Jak poinformował Zbigniew Urbański z wydziału prasowego Komendy Głównej Policji, ogłoszenia zamieszczane były w ogólnokrajowej prasie. Rachoń powiedział, że chodziło o oferty dobrze płatnej pracy za granicą.

"Ze wstępnych ustaleń wynika, że dziewczyny, które na nie odpowiadały, były pozbawiane wolności i gwałcone, często zbiorowo. Gwałty te przestępcy utrwalali na filmach lub zdjęciach. Później szantażowali je i zmuszali do zaciągania kredytów na sprzęt rtv, agd, telefony komórkowe" - podał Urbański.

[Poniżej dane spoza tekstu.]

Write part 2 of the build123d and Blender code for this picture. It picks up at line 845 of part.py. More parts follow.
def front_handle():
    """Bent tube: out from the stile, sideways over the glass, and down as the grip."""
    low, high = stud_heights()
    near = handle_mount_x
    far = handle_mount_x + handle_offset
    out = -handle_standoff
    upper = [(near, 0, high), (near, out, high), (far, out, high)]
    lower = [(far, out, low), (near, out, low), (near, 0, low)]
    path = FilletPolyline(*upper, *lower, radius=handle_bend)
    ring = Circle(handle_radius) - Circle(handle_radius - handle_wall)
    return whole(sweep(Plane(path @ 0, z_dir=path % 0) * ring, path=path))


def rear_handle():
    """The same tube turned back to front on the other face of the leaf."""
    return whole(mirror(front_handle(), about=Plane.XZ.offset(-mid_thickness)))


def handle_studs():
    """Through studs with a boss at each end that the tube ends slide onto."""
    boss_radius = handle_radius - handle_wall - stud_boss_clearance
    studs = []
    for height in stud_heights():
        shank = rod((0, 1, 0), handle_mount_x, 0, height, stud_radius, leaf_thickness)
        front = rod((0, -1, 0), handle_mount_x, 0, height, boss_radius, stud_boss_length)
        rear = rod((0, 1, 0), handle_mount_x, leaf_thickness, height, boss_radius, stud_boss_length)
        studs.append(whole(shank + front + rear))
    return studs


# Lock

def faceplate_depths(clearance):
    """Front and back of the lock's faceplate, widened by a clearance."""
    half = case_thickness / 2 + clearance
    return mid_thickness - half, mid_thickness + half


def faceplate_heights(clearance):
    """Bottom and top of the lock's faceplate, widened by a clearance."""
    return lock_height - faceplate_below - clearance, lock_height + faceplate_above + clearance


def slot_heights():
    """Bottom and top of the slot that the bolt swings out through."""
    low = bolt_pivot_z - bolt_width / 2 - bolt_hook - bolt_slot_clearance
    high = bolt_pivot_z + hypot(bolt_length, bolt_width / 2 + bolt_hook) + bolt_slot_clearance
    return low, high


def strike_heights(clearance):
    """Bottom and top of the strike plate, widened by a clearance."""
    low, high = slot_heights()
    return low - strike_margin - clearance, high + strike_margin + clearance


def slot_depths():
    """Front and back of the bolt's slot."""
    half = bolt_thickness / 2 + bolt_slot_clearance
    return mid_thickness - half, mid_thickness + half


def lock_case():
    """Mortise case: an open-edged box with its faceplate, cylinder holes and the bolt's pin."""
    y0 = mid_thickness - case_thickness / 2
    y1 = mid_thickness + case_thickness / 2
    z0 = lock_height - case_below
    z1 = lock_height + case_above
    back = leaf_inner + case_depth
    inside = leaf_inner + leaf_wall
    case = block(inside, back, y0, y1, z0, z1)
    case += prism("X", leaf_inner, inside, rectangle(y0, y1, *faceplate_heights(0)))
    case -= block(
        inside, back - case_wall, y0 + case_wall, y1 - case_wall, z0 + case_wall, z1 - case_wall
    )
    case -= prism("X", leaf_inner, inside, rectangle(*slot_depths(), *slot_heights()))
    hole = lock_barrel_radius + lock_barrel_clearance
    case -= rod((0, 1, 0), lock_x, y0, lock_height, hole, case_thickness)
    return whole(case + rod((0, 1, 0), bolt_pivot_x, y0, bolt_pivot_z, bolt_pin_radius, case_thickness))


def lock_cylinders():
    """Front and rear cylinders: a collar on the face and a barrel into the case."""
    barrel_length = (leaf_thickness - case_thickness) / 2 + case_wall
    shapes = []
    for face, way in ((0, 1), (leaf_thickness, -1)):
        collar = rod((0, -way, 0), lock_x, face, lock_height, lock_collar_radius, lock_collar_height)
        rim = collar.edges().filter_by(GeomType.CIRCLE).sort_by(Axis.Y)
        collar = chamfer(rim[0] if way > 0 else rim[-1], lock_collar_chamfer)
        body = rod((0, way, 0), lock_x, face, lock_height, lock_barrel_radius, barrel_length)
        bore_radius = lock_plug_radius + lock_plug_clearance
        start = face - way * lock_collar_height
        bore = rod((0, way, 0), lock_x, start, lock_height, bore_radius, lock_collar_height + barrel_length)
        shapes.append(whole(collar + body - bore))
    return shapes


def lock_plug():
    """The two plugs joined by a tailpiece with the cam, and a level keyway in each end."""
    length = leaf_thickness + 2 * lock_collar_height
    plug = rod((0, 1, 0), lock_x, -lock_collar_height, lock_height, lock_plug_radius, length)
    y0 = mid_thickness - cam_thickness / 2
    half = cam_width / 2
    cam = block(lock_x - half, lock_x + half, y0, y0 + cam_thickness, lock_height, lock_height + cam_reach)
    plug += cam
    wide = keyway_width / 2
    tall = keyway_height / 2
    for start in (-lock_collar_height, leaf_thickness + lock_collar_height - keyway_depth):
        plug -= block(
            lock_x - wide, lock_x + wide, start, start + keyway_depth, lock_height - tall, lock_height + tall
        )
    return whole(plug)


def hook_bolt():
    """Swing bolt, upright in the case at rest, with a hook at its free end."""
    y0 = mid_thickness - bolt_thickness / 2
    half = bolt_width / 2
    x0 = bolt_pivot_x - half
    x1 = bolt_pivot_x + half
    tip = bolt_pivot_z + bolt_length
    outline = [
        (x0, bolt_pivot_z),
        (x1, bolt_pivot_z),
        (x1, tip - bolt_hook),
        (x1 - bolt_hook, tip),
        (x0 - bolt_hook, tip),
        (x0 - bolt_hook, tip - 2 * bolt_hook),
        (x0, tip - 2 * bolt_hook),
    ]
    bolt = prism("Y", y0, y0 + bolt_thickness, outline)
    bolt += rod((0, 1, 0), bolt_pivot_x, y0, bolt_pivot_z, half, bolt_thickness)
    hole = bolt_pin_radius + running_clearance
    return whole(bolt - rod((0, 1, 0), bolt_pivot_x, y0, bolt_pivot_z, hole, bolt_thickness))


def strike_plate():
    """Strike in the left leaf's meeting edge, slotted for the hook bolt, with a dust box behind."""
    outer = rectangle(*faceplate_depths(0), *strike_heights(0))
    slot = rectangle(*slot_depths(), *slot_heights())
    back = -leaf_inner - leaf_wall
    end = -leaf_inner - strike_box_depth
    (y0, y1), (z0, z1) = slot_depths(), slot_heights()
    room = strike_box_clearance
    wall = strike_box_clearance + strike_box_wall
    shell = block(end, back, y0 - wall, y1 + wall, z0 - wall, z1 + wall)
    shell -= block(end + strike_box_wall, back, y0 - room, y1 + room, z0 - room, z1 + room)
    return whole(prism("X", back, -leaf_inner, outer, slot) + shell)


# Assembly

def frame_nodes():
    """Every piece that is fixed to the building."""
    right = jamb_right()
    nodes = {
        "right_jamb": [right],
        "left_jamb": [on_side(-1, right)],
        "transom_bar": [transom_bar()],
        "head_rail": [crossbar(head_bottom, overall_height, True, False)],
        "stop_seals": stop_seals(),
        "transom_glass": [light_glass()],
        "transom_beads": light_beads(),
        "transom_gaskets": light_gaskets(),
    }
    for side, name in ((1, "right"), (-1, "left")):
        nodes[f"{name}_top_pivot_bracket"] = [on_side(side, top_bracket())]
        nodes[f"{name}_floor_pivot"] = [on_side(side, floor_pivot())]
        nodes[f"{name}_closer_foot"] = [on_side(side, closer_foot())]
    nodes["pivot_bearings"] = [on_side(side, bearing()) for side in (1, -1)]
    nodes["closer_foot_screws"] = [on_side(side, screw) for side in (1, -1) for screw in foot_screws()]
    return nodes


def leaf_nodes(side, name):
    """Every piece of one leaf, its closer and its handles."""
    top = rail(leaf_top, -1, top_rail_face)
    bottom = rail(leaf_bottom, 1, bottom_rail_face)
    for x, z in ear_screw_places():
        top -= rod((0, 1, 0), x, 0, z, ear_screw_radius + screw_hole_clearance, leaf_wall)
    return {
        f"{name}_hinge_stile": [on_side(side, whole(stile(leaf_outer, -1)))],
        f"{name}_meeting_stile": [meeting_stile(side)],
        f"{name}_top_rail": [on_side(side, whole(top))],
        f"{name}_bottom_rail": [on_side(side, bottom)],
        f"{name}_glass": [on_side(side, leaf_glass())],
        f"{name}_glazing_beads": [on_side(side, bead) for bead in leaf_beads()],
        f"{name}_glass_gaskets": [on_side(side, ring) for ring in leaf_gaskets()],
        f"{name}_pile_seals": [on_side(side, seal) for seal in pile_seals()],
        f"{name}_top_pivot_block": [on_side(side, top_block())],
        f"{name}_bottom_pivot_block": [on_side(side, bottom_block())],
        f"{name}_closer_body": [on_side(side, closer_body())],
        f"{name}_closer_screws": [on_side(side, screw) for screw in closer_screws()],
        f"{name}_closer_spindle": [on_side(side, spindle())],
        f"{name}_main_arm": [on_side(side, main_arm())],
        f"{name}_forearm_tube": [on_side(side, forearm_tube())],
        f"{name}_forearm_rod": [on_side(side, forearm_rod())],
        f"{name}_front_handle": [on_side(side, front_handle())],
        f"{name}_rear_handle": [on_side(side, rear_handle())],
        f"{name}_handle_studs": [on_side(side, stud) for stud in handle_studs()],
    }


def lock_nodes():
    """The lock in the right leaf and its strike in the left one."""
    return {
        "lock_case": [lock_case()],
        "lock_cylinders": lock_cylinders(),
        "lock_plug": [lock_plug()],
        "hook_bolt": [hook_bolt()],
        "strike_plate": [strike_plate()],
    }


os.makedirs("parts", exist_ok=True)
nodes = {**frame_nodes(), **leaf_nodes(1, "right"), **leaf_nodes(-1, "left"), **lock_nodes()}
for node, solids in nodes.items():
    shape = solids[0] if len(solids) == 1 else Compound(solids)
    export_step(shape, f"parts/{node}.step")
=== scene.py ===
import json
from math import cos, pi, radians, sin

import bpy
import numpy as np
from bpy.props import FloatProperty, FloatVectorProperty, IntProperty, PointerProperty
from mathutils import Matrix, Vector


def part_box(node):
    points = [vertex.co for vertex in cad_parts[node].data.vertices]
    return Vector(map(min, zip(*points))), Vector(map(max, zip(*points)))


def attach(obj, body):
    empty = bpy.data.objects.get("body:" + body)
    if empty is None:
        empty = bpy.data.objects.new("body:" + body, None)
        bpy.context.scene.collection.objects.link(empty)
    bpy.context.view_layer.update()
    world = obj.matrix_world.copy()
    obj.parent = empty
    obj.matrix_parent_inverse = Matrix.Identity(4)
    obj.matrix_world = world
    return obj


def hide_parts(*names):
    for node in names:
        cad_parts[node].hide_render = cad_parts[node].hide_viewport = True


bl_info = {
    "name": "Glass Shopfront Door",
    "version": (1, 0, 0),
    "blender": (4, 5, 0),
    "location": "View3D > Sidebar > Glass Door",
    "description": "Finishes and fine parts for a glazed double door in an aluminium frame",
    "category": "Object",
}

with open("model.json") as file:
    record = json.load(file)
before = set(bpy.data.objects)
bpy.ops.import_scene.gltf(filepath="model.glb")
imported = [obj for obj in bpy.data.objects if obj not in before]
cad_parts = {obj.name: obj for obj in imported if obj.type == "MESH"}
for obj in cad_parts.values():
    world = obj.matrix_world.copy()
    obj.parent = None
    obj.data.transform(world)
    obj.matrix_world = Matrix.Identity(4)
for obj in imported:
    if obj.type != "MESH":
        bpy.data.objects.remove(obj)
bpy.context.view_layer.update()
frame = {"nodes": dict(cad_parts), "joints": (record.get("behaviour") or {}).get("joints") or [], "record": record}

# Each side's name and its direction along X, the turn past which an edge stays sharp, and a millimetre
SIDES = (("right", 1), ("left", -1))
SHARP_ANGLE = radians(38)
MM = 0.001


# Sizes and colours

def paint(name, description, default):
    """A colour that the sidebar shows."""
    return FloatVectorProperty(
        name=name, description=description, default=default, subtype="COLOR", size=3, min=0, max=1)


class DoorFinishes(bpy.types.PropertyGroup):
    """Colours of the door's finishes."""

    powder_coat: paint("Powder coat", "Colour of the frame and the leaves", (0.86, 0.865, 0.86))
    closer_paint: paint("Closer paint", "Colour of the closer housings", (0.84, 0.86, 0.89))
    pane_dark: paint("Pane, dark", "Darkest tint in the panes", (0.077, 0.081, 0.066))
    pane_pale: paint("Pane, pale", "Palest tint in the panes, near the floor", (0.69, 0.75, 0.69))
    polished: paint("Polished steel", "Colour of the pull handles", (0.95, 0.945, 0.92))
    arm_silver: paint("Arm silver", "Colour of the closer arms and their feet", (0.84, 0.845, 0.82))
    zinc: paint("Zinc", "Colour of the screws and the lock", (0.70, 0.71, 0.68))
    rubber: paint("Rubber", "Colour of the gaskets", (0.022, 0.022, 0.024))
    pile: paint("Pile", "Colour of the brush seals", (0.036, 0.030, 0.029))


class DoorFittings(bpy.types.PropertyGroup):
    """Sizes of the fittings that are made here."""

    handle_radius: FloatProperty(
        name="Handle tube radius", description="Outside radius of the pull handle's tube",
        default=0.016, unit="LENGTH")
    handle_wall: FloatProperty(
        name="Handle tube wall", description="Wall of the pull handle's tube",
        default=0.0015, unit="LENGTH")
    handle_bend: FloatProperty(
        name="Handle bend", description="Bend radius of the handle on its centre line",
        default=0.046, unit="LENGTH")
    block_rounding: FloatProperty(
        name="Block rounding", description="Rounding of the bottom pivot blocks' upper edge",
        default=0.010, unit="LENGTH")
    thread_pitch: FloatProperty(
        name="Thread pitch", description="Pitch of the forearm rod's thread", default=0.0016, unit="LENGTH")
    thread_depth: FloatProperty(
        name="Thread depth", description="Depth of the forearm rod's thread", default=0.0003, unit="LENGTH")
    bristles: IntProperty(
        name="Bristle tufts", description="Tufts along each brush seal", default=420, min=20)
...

Dziewczyny trafiały następnie do agencji towarzyskich należących do gangu. Jedna z nich była we Wrocławiu. "Przekazywano je też do agencji w Niemczech, Czechach i Austrii. Do prostytucji zmuszano je, podając narkotyki i biciem" - powiedział Urbański.

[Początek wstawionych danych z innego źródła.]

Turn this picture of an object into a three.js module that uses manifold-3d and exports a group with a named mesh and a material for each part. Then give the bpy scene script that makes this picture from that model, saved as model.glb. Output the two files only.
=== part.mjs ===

Policjanci ustalają teraz, jak wiele kobiet mogło paść ofiarą gangsterów. W akcję zaangażowana jest także organizacja wspierająca ofiary handlu ludźmi La Strada. Rachoń podał, że obecnie wśród poszkodowanych są wyłącznie Polki.

"Zatrzymano m.in. szefa grupy 27-letniego Piotra K. Wśród zatrzymanych są też trzy kobiety" - wyjaśnił Urbański. Badane są ich związki z obywatelami innych państw - podał rzecznik resortu. Wśród aresztowanych są właściciele agencji towarzyskich z Wrocławia. "Odpowiedzą za udział w zorganizowanej grupie przestępczej, handel ludźmi i zmuszanie do prostytucji. Grozi za to do 10 lat więzienia" - zaznaczył.

Podczas przeszukań policjanci zabezpieczyli narkotyki, broń, amunicję, gotówkę oraz luksusowe samochody.

Piotr Mierecki, dyrektor Departamentu Polityki Migracyjnej MSWiA zapewnił, że możliwa jest pomoc dla ofiar tej i innych grup przestępczych - kobiet zmuszanych do prostytucji. Przypomniał, że od 1 kwietnia w ramach polskiego systemu pomocy społecznej dla ofiar handlu żywym towarem taka pomoc jest powszechnie dostępna. Można korzystać też z pomocy organizacji pozarządowych - przypomniał.

Mirecki podał, że w ramach swoich kompetencji MSWiA w 2007 r. pomogło 10 cudzoziemkom, które zostały objęte programem pomocy ofiarom międzynarodowego handlu żywym towarem.